Bref, des solutions existent à condition de rompre avec les
politiques actuelles et la logique d’un capitalisme financier prédateur. Les
conditions préalables en sont un arrêt des politiques d'austérité et une action
énergique en faveur de l'emploi par une reconversion industrielle écologique,
la réduction du temps de travail, la formation, le développement des crèches,
...es objectifs pour un système équitable et durable de retraite comportent le
droit à la retraite à 60 ans à taux plein, la revalorisation du minimum
contributif au niveau du SMIC pour une carrière complète, la convergence de la
durée de cotisation nécessaire pour une pension à taux plein avec la durée
moyenne de vie active constatée, l’élimination des inégalités de pension entre
les femmes et les hommes et la prise en compte effective de la pénibilité, sans
oublier celle des métiers à prédominance féminine.

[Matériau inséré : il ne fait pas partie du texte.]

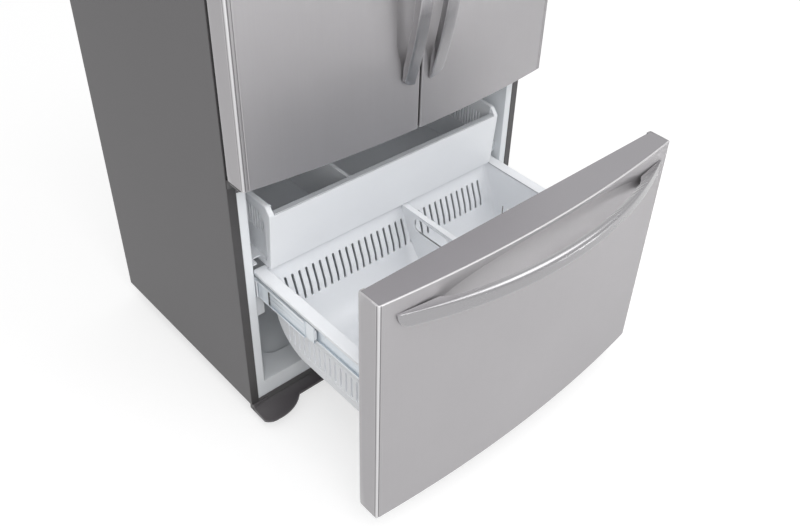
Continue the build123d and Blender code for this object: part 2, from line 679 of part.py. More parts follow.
inner_web = outer_web - 3 * slide_depth - 2 * run
inner_top = basket_rim - liner - seat
with BuildPart() as slide_inner:
    for side in (-1, 1):
        channel(side, inner_web, slide_low + 8, inner_top, drawer_back + seat,
                drawer_mid + slide_length - 20, 1)
        box(side * inner_web, side * (outer_web - slide_depth - run - slide_sheet - run),
            stop_front + stop_length + 16, drawer_mid + slide_length - 20,
            slide_low + 4 + slide_sheet + run, slide_high - 4 - slide_sheet - run)
save(slide_inner.part, "slide_inner_members")

# ---------------------------------------------------------------- inner pull-out drawer
rail_top = tub_low + 12
with BuildPart() as inner_drawer_rails:
    for side in (-1, 1):
        box(side * (inner_half - seat), side * (tub_half + 18), front + 24, front + rail_length,
            rail_top - 4, rail_top)
        box(side * (inner_half - seat), side * (inner_half - 4), front + 24, front + rail_length,
            rail_top - 4, rail_top + 26)
save(inner_drawer_rails.part, "inner_drawer_rails")

tub_y = front - tub_front_high
tub_end = front + tub_depth
side_wall = 4.0
with BuildPart() as inner_drawer:
    with BuildSketch(Plane.YZ):
        with BuildLine():
            Polyline(
                (front - tub_front_low, tub_low),
                (tub_end, tub_low),
                (tub_end, tub_top),
                (tub_y + tub_chamfer, tub_top),
                (tub_y, tub_front_top),
                (front - tub_front_low, tub_low),
            )
        make_face()
    extrude(amount=tub_half, both=True)
    box(-tub_half + side_wall, tub_half - side_wall, tub_y + tub_ledge, tub_end - liner,
        tub_low + liner, tub_top + 1, mode=Mode.SUBTRACT)
    box(-tub_half + side_wall, tub_half - side_wall, tub_y - 1, tub_y + tub_ledge + 1,
        tub_front_top, tub_top + 1, mode=Mode.SUBTRACT)
    for side in (-1, 1):
        with BuildSketch(Plane.YZ.offset(side * tub_half)):
            with BuildLine():
                Polyline(
                    (tub_y + 22, tub_low + 20),
                    (tub_end - 22, tub_low + 20),
                    (tub_end - 22, tub_top - 25),
                    (tub_y + 47, tub_top - 25),
                    (tub_y + 22, tub_top - 46),
                    (tub_y + 22, tub_low + 20),
                )
            make_face()
        extrude(amount=-side * 2, mode=Mode.SUBTRACT)
        box(side * (tub_half - 2.5), side * (inner_half - 6), front + 40, tub_end - 20,
            rail_top + seat, rail_top + 5)
    box(-120, -116, tub_y + tub_ledge, tub_end - liner, tub_low + liner, tub_front_top - 16)
save(inner_drawer.part, "inner_drawer")

with BuildPart() as inner_drawer_trim:
    box(-tub_half + side_wall + 1, tub_half - side_wall - 1, tub_y, tub_y + tub_ledge,
        tub_front_top + seat, tub_front_top + 3.5)
save(inner_drawer_trim.part, "inner_drawer_trim")

# ---------------------------------------------------------------- fresh food fittings
with BuildPart() as glass_shelves:
    for level in shelf_levels:
        box(-inner_half + 2, inner_half - 2, shelf_front, shelf_back, level, level + glass)
        box(-inner_half + 2, inner_half - 2, shelf_front - 8, shelf_front + 8, level, level + 9)
save(glass_shelves.part, "glass_shelves")

with BuildPart() as crisper_cover:
    box(-inner_half + 2, inner_half - 2, shelf_front, shelf_back, crisper_lid,
        crisper_lid + glass)
    box(-6, 6, shelf_front + 4, shelf_back - 4, fresh_floor + seat, crisper_lid)
save(crisper_cover.part, "crisper_cover")

crisper_tall = crisper_lid - fresh_floor - 12
for side, name in ((-1, "left"), (1, "right")):
    with BuildPart() as crisper:
        x_in, x_out = 8.0, inner_half - 21
        box(side * x_in, side * x_out, shelf_front, shelf_back - 30, fresh_floor + run,
            fresh_floor + crisper_tall)
        box(side * (x_in + liner), side * (x_out - liner), shelf_front + 2 * liner,
            shelf_back - 30 - liner, fresh_floor + run + liner, crisper_lid, mode=Mode.SUBTRACT)
        box(side * (x_in + 90), side * (x_out - 90), shelf_front - 14, shelf_front,
            fresh_floor + crisper_tall - 30, fresh_floor + crisper_tall - 12)
    save(crisper.part, f"crisper_{name}")

duct_tall = fresh_top - crisper_lid - 40
with BuildPart() as air_duct:
    with BuildSketch(Plane.XY.offset(crisper_lid + 12)):
        with BuildLine():
            Polyline((-130, front + fresh_depth - seat), (-100, front + fresh_depth - 22),
                     (100, front + fresh_depth - 22), (130, front + fresh_depth - seat),
                     (-130, front + fresh_depth - seat))
        make_face()
    extrude(amount=duct_tall)
    with BuildSketch(Plane.XZ.offset(-(front + fresh_depth - 23))):
        with Locations((0, crisper_lid + 12 + duct_tall / 2)):
            with GridLocations(110, duct_tall / 4.5, 2, 4):
                Rectangle(60, 12)
    extrude(amount=-8, mode=Mode.SUBTRACT)
save(air_duct.part, "air_duct")

light_half = inner_half - 260
with BuildPart() as light_cover:
    box(-light_half, light_half, shelf_front + 30, shelf_front + 110, fresh_top - 12,
        fresh_top - seat)
    chamfer(light_cover.faces().sort_by(Axis.Z)[0].edges(), 4)
save(light_cover.part, "light_cover")

# ---------------------------------------------------------------- freezer fan and evaporator
cooler_depth = 73.0           # space for the evaporator behind its cover
cover_y = front + freezer_depth - cooler_depth
fan_z, fan_radius = freezer_top - 95, 52.0
with BuildPart() as evaporator_cover:
    box(-inner_half + seat, inner_half - seat, cover_y, cover_y + liner,
        freezer_floor + hump_rise + seat, freezer_top - seat)
    with BuildSketch(Plane.XZ.offset(-(cover_y - 1))):
        with Locations((0, fan_z - 120)):
            with GridLocations(120, 1, 5, 1):
                Rectangle(80, 10)
        with Locations((0, fan_z)):
            with GridLocations(1, 24, 1, 3):
                Rectangle(84, 12)
    extrude(amount=-8, mode=Mode.SUBTRACT)
    with Locations((0, cover_y + liner + 2, fan_z)):
        Cylinder(9, 4, rotation=(90, 0, 0))
    with Locations((0, cover_y + liner + 12, fan_z)):
        Cylinder(2.5, 20, rotation=(90, 0, 0))
save(evaporator_cover.part, "evaporator_cover")


def rotor(x, y, z, hub, tip, thick, blades):
    """A fan rotor on an axis along y, with twisted blades."""
    with BuildSketch(Plane.XZ.offset(-y - thick / 2)) as disc:
        with Locations((x, z)):
            RegularPolygon(hub, 12)
    extrude(disc.sketch, amount=thick)
    for k in range(blades):
        angle = 360 / blades * k
        span = tip - hub + 3
        middle = hub + span / 2 - 3
        place = Location((x + middle * cos(radians(angle)), y, z + middle * sin(radians(angle))),
                         (0, -angle, 0))
        with Locations(place * Location((0, 0, 0), (35, 0, 0))):
            Box(span, 1.6, thick * 1.3)


with BuildPart() as evaporator_fan:
    rotor(0, cover_y + liner + 14, fan_z, 14, fan_radius, 14, 3)
    with Locations((0, cover_y + liner + 14, fan_z)):
        Cylinder(2.5 + fit, 60, rotation=(90, 0, 0), mode=Mode.SUBTRACT)
save(evaporator_fan.part, "evaporator_fan")

coil_y, coil_low = front + freezer_depth - 30, freezer_floor + hump_rise + seat
coil_half = inner_half - 150
with BuildPart() as evaporator:
    box(-coil_half, coil_half, coil_y - 4, coil_y + 4, coil_low, coil_low + 118)
    for k in range(6):
        x = coil_half * (2 * k / 5 - 1)
        box(x - 1, x + 1, coil_y - 24, coil_y + 24, coil_low, coil_low + 118)
save(evaporator.part, "evaporator")

# ---------------------------------------------------------------- machine space
deck = pan_top
machine_y = back - machine_depth / 2 - 2
comp_x = half - 204
shell_radius, shell_tall = 72.0, 158.0
with BuildPart() as compressor:
    with BuildSketch(Plane.XY.offset(deck + 14)):
        with Locations((comp_x, machine_y)):
            RegularPolygon(shell_radius, 20)
    extrude(amount=shell_tall)
    chamfer(compressor.faces().sort_by(Axis.Z)[-1].edges(), 28)
    box(comp_x - 96, comp_x + 96, machine_y - 50, machine_y + 50, deck + 11, deck + 14)
    for dx in (-82, 82):
        box(comp_x + dx - 9, comp_x + dx + 9, machine_y - 47, machine_y + 47, deck + seat, deck + 11)
save(compressor.part, "compressor")

coil_x0, coil_x1, coil_tall = 64 - half, -110.0, 180.0
with BuildPart() as condenser:
    for x in (coil_x0, coil_x1):
        box(x - 8, x + 8, machine_y - 12, machine_y + 12, deck + seat, deck + coil_tall)
    for k in range(9):
        z = deck + 14 + (coil_tall - 26) / 8 * k
        box(coil_x0 + 6, coil_x1 - 6, machine_y - 11, machine_y + 11, z - 1.2, z + 1.2)
save(condenser.part, "condenser")

fan_x, fan_y, fan_mid, fan_case = 30.0, machine_y, deck + 90.0, 176.0
with BuildPart() as condenser_fan_frame:
    box(fan_x - 80, fan_x + 80, fan_y - 12, fan_y + 12, deck + seat, deck + fan_case)
    with BuildSketch(Plane.XZ.offset(-fan_y - 15)):
        with Locations((fan_x, fan_mid)):
            RegularPolygon(73, 24)
    extrude(amount=30, mode=Mode.SUBTRACT)
    box(fan_x - 76, fan_x + 76, fan_y + 8, fan_y + 12, fan_mid - 3, fan_mid + 3)
    box(fan_x - 17, fan_x + 17, fan_y + 8, fan_y + 26, fan_mid - 17, fan_mid + 17)
    with Locations((fan_x, fan_y - 4, fan_mid)):
        Cylinder(3, 24, rotation=(90, 0, 0))
save(condenser_fan_frame.part, "condenser_fan_frame")

with BuildPart() as condenser_fan:
    rotor(fan_x, fan_y - 3, fan_mid, 18, 66, 14, 3)
    with Locations((fan_x, fan_y, fan_mid)):
        Cylinder(3 + fit, 60, rotation=(90, 0, 0), mode=Mode.SUBTRACT)
save(condenser_fan.part, "condenser_fan")

with BuildPart() as machine_cover:
    box(-panel_inside, panel_inside, back - steel, back, pan_top + seat, back_low - seat)
    with BuildSketch(Plane.XZ.offset(-(back + 1))):
        for x in (-half / 2, half / 2):
            with Locations((x, deck + machine_height / 2)):
                with GridLocations(1, 26, 1, 5):
                    Rectangle(half / 2, 8)
    extrude(amount=8, mode=Mode.SUBTRACT)
save(machine_cover.part, "machine_cover")
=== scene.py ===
import json
import math

import bmesh
import bpy
from mathutils import Matrix, Vector


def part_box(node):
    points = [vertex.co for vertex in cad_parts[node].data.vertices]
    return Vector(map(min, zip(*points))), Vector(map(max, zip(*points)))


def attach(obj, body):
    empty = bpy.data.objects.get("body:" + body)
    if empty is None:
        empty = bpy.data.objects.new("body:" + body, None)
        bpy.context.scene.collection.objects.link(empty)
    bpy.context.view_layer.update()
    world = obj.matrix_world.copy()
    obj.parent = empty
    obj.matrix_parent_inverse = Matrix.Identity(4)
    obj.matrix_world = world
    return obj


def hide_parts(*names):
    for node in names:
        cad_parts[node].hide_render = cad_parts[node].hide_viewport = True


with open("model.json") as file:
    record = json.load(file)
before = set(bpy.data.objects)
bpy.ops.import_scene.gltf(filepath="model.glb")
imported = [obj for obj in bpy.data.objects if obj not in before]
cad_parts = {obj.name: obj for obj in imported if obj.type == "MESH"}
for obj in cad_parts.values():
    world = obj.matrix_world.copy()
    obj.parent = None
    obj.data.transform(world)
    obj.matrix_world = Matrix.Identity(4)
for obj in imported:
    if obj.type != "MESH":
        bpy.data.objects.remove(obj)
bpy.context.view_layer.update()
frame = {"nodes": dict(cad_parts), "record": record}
nodes = frame["nodes"]
scene = bpy.context.scene

# ------------------------------------------------------------------ sizes of the part, in millimetres
MM = 0.001
HALF = 454.0
FRONT = -15.5                     # front plane of the case
OPEN = 427.0                      # how far the drawer stands open
DOOR_BACK = FRONT - 8
DRAWER_BACK = DOOR_BACK - OPEN
EDGE = 60.0                       # thickness of a front at its side edges
BOW = 30.0
RADIUS = (HALF ** 2 + BOW ** 2) / (2 * BOW)
DRAWER_LOW, DRAWER_HIGH = 97.0, 743.0
DOOR_LOW, DOOR_HIGH = 755.0, 1742.0
SHEET = 1.2
FOLD = 2.2                        # outside radius of the folded upper and lower edges
STAND = 64.0                      # a handle's stand-off from the middle of its face
CORNER = 4.5                      # radius of a front's upright outer edges
ALONG = 0.991                     # step in x for each mm along a face by its outer edge


def face_y(back_y, x):
    """The bowed face of a front whose back lies at back_y."""
    return back_y - EDGE - BOW + RADIUS - math.sqrt(RADIUS ** 2 - x ** 2)


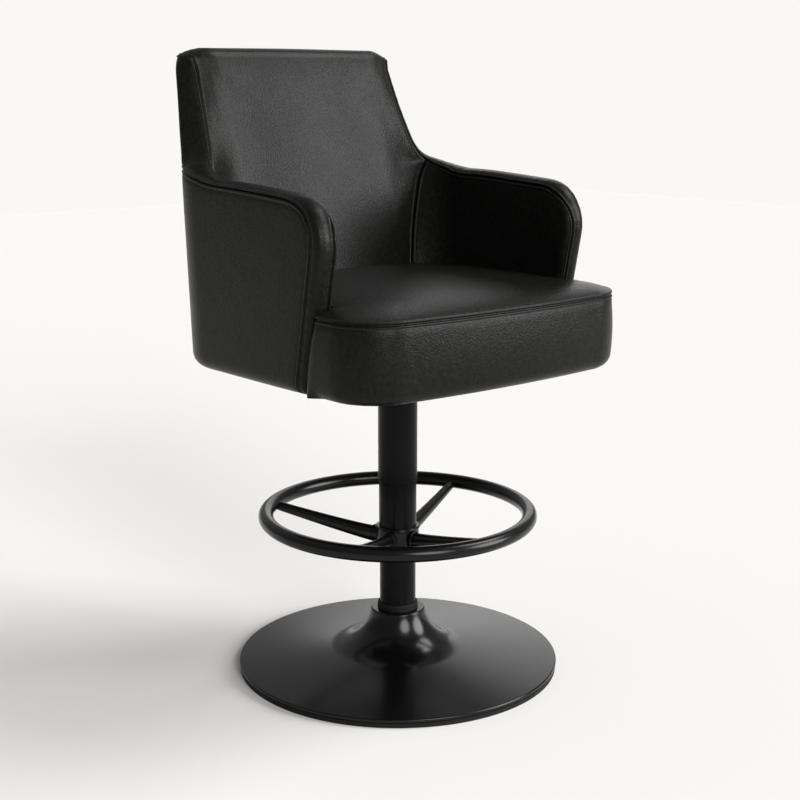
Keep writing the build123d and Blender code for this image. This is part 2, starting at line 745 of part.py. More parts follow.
def main():
    os.makedirs("parts", exist_ok=True)
    nodes = {
        "base_cover": base_cover(), "floor_ring": floor_ring(), "base_plate": base_plate(),
        "column_flange": column_flange(), "flange_bolts": flange_bolts(), "base_grommet": base_grommet(),
        "column_post": column_post(), "lower_sleeve": lower_sleeve(), "upper_sleeve": upper_sleeve(),
        "upper_bearing_block": upper_bearing_block(), "lower_bearing_block": lower_bearing_block(),
        "upper_bushing": bushing(upper_block_bottom, block_top),
        "lower_bushing": bushing(lower_block_height, lower_block_height + lower_block_length),
        "thrust_bearing": thrust_bearing(), "spindle_washer": spindle_washer(),
        "swivel_spindle": swivel_spindle(), "spindle_circlip": spindle_circlip(),
        "footrest_ring": footrest_ring(), "footrest_hub": footrest_hub(),
        "footrest_spokes": footrest_spokes(), "hub_set_screws": hub_set_screws(),
        "mounting_plate": mounting_plate(), "mounting_bolts": mounting_bolts(), "tee_nuts": tee_nuts(),
    }
    nodes.update(tub_pieces())
    nodes["seat_board"] = seat_board()
    nodes["seat_cushion"] = seat_cushion(board_form(-skin_gap, board_bottom - overrun, board_top))
    nodes["dust_cover"] = dust_cover()
    nodes["frame_screws"] = frame_screws()
    for name, shape in nodes.items():
        export_step(shape, "parts/" + name + ".step")


main()
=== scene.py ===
# %% [markdown]
# # Gaming stool: the looks
# An upholstered tub that swivels on a round column, with a ring for the feet and a spun trumpet base. The
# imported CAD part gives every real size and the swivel. It could be modelled again from nothing, but then
# the two would drift apart, so this file loads that frame and dresses it. Everything is in metres, +Z is
# up, and the sitter faces -Y.

# %% Load the frame
from math import acos, cos, hypot, pi, radians, sin, sqrt, tan

import bpy
import numpy as np
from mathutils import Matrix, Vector


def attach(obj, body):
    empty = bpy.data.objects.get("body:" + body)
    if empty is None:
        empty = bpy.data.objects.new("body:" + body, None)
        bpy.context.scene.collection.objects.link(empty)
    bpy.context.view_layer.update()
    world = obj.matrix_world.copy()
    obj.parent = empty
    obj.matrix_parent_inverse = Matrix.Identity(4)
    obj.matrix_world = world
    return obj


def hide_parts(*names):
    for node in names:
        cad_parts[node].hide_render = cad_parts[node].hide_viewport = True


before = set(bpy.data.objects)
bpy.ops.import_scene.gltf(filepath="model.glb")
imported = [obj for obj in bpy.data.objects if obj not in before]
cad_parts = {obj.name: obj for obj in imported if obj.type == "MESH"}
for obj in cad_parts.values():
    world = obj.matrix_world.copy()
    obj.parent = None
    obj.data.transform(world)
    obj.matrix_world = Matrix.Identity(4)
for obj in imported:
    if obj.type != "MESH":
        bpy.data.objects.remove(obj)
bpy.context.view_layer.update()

# %% [markdown]
# ## Camera
# The photograph was taken from the front left with a slightly long lens. A camera could be placed by eye,
# but circles tell more: the outlines of the base and the footrest, which are round in reality, fix the
# lens, the height and the tilt. The camera stands 2.18 m from the column, a little below the top of the
# back, and looks down by about twelve degrees.

# %% Camera
CAMERA_PLACE = (-1.3972, -1.6708, 0.911)
CAMERA_TURN = (radians(77.55), 0, radians(-40))
bpy.ops.object.camera_add(location=CAMERA_PLACE, rotation=CAMERA_TURN)
camera = bpy.context.object
camera.data.lens = 64.638
camera.data.sensor_width = 36
camera.data.clip_end = 60
bpy.context.scene.camera = camera
bpy.context.scene.view_settings.view_transform = "Standard"
print("camera lens", camera.data.lens)

# %% [markdown]
# ## Materials
# Paint, leather and rubber differ in how rough and how even they are. Pictures of surfaces could serve as
# textures, but nodes need no files and never repeat, so each finish is a small node tree. Its patterns
# are measured in metres on the piece itself, so that a pebble of the leather is about two millimetres
# wide wherever it lies. These helpers keep the trees short.

# %% Node helpers
def new_material(name, color, roughness, metallic=0.0):
    """A material with its shader, and the tree to add patterns to."""
    material = bpy.data.materials.new(name)
    material.use_nodes = True
    tree = material.node_tree
    shader = tree.nodes["Principled BSDF"]
    shader.inputs["Base Color"].default_value = (*color, 1)
    shader.inputs["Roughness"].default_value = roughness
    shader.inputs["Metallic"].default_value = metallic
    return material, tree, shader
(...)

Les moyens à mettre en œuvre pour financer ces objectifs sont
un rééquilibrage du partage de la valeur ajoutée entre salaires et profits
distribués, ces derniers (notamment les dividendes) étant soumis à cotisation ;
une augmentation de l’activité des femmes en levant les obstacles qu’elles rencontrent,
et la réalisation de l’égalité des salaires entre les femmes et les hommes ; la
suppression des allègements inutiles de cotisations sociales, ainsi que la
majoration du taux de cotisation patronale sur l'emploi à temps partiel.